▸ Dataset excerpt
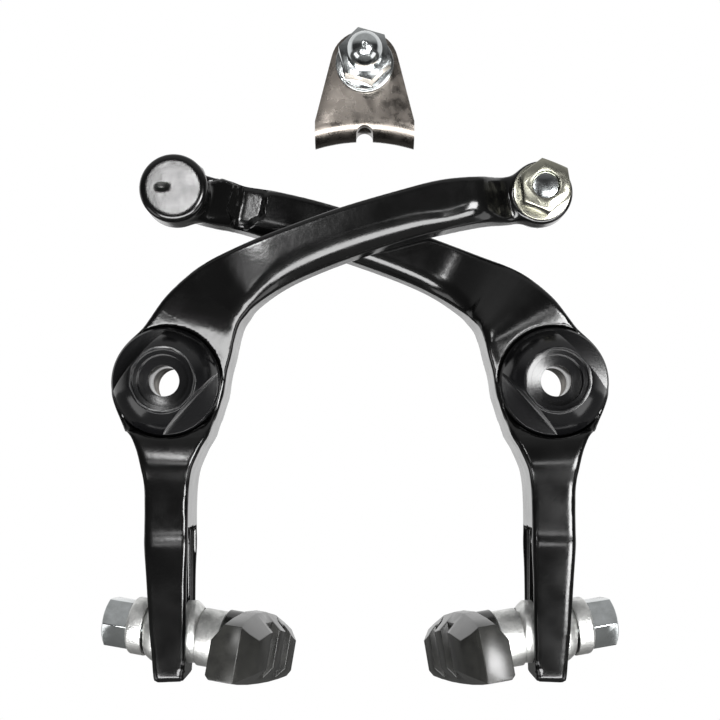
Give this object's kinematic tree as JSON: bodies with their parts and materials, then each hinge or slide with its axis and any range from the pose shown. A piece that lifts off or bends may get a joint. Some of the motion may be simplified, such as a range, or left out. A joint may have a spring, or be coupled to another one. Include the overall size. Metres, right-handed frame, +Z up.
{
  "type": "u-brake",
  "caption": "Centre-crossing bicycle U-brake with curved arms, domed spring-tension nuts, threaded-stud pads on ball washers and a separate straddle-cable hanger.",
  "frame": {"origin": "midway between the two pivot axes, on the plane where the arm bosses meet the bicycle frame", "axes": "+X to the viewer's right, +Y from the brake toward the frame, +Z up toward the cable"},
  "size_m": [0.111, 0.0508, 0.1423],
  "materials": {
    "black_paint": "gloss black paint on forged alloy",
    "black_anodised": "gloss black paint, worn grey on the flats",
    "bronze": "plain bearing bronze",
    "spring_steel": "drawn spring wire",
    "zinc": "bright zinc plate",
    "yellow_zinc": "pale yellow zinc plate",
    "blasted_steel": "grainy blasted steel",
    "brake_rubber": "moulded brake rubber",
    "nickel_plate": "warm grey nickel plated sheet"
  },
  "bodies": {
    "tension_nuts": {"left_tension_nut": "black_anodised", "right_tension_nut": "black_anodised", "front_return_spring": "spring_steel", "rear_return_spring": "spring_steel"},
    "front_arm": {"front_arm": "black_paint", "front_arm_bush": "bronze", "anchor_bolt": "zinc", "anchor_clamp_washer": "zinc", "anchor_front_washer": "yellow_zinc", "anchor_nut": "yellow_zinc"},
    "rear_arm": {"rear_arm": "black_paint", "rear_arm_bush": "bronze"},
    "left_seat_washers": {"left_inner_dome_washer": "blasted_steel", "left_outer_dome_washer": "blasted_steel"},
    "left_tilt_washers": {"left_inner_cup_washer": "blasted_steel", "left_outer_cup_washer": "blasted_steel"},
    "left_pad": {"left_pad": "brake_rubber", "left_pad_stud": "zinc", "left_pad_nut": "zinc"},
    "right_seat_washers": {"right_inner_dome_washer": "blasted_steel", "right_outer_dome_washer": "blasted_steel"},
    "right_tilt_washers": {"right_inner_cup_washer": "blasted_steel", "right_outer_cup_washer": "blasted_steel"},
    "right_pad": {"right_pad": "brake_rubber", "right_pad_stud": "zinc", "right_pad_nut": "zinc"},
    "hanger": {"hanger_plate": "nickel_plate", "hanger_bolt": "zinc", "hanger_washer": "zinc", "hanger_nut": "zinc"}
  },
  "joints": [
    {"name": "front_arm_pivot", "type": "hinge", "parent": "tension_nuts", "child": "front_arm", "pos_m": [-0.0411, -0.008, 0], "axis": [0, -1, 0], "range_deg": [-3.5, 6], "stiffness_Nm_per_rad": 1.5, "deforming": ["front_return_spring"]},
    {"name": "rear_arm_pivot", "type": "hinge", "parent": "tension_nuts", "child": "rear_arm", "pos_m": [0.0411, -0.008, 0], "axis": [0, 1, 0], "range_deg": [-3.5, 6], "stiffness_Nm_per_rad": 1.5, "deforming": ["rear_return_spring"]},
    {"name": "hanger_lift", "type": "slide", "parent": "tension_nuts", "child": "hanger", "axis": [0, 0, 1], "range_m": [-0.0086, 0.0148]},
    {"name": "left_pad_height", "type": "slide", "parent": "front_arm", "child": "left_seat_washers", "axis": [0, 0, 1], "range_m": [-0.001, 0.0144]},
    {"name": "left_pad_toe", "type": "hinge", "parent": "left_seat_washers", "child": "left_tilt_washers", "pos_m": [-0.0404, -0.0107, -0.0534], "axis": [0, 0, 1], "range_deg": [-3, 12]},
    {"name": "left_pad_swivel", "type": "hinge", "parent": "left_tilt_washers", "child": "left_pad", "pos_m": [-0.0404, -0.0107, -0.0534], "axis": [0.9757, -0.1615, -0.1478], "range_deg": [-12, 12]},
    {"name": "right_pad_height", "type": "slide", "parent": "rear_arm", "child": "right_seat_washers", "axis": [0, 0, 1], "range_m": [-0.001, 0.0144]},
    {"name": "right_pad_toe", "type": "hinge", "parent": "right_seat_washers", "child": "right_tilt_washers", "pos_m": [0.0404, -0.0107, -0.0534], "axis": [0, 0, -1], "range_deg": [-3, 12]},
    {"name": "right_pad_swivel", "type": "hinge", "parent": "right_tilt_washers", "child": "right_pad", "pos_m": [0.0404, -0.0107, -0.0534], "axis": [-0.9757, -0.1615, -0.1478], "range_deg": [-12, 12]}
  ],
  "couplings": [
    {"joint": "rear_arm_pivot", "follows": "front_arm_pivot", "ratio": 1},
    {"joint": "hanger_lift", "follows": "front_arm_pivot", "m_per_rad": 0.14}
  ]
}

▸ Task goal
Using the data above, reproduce every line exactly.

▸ Result of this task
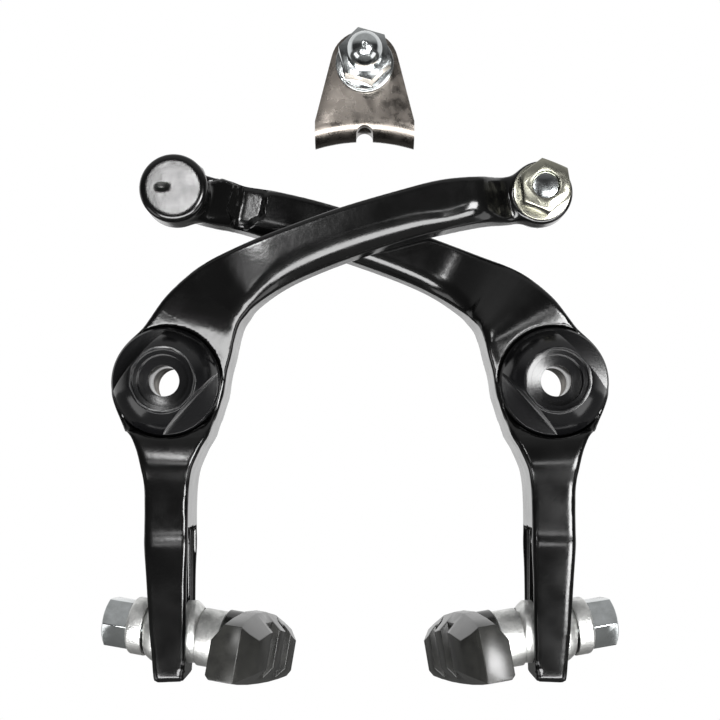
Give this object's kinematic tree as JSON: bodies with their parts and materials, then each hinge or slide with its axis and any range from the pose shown. A piece that lifts off or bends may get a joint. Some of the motion may be simplified, such as a range, or left out. A joint may have a spring, or be coupled to another one. Include the overall size. Metres, right-handed frame, +Z up.
{
  "type": "u-brake",
  "caption": "Centre-crossing bicycle U-brake with curved arms, domed spring-tension nuts, threaded-stud pads on ball washers and a separate straddle-cable hanger.",
  "frame": {"origin": "midway between the two pivot axes, on the plane where the arm bosses meet the bicycle frame", "axes": "+X to the viewer's right, +Y from the brake toward the frame, +Z up toward the cable"},
  "size_m": [0.111, 0.0508, 0.1423],
  "materials": {
    "black_paint": "gloss black paint on forged alloy",
    "black_anodised": "gloss black paint, worn grey on the flats",
    "bronze": "plain bearing bronze",
    "spring_steel": "drawn spring wire",
    "zinc": "bright zinc plate",
    "yellow_zinc": "pale yellow zinc plate",
    "blasted_steel": "grainy blasted steel",
    "brake_rubber": "moulded brake rubber",
    "nickel_plate": "warm grey nickel plated sheet"
  },
  "bodies": {
    "tension_nuts": {"left_tension_nut": "black_anodised", "right_tension_nut": "black_anodised", "front_return_spring": "spring_steel", "rear_return_spring": "spring_steel"},
    "front_arm": {"front_arm": "black_paint", "front_arm_bush": "bronze", "anchor_bolt": "zinc", "anchor_clamp_washer": "zinc", "anchor_front_washer": "yellow_zinc", "anchor_nut": "yellow_zinc"},
    "rear_arm": {"rear_arm": "black_paint", "rear_arm_bush": "bronze"},
    "left_seat_washers": {"left_inner_dome_washer": "blasted_steel", "left_outer_dome_washer": "blasted_steel"},
    "left_tilt_washers": {"left_inner_cup_washer": "blasted_steel", "left_outer_cup_washer": "blasted_steel"},
    "left_pad": {"left_pad": "brake_rubber", "left_pad_stud": "zinc", "left_pad_nut": "zinc"},
    "right_seat_washers": {"right_inner_dome_washer": "blasted_steel", "right_outer_dome_washer": "blasted_steel"},
    "right_tilt_washers": {"right_inner_cup_washer": "blasted_steel", "right_outer_cup_washer": "blasted_steel"},
    "right_pad": {"right_pad": "brake_rubber", "right_pad_stud": "zinc", "right_pad_nut": "zinc"},
    "hanger": {"hanger_plate": "nickel_plate", "hanger_bolt": "zinc", "hanger_washer": "zinc", "hanger_nut": "zinc"}
  },
  "joints": [
    {"name": "front_arm_pivot", "type": "hinge", "parent": "tension_nuts", "child": "front_arm", "pos_m": [-0.0411, -0.008, 0], "axis": [0, -1, 0], "range_deg": [-3.5, 6], "stiffness_Nm_per_rad": 1.5, "deforming": ["front_return_spring"]},
    {"name": "rear_arm_pivot", "type": "hinge", "parent": "tension_nuts", "child": "rear_arm", "pos_m": [0.0411, -0.008, 0], "axis": [0, 1, 0], "range_deg": [-3.5, 6], "stiffness_Nm_per_rad": 1.5, "deforming": ["rear_return_spring"]},
    {"name": "hanger_lift", "type": "slide", "parent": "tension_nuts", "child": "hanger", "axis": [0, 0, 1], "range_m": [-0.0086, 0.0148]},
    {"name": "left_pad_height", "type": "slide", "parent": "front_arm", "child": "left_seat_washers", "axis": [0, 0, 1], "range_m": [-0.001, 0.0144]},
    {"name": "left_pad_toe", "type": "hinge", "parent": "left_seat_washers", "child": "left_tilt_washers", "pos_m": [-0.0404, -0.0107, -0.0534], "axis": [0, 0, 1], "range_deg": [-3, 12]},
    {"name": "left_pad_swivel", "type": "hinge", "parent": "left_tilt_washers", "child": "left_pad", "pos_m": [-0.0404, -0.0107, -0.0534], "axis": [0.9757, -0.1615, -0.1478], "range_deg": [-12, 12]},
    {"name": "right_pad_height", "type": "slide", "parent": "rear_arm", "child": "right_seat_washers", "axis": [0, 0, 1], "range_m": [-0.001, 0.0144]},
    {"name": "right_pad_toe", "type": "hinge", "parent": "right_seat_washers", "child": "right_tilt_washers", "pos_m": [0.0404, -0.0107, -0.0534], "axis": [0, 0, -1], "range_deg": [-3, 12]},
    {"name": "right_pad_swivel", "type": "hinge", "parent": "right_tilt_washers", "child": "right_pad", "pos_m": [0.0404, -0.0107, -0.0534], "axis": [-0.9757, -0.1615, -0.1478], "range_deg": [-12, 12]}
  ],
  "couplings": [
    {"joint": "rear_arm_pivot", "follows": "front_arm_pivot", "ratio": 1},
    {"joint": "hanger_lift", "follows": "front_arm_pivot", "m_per_rad": 0.14}
  ]
}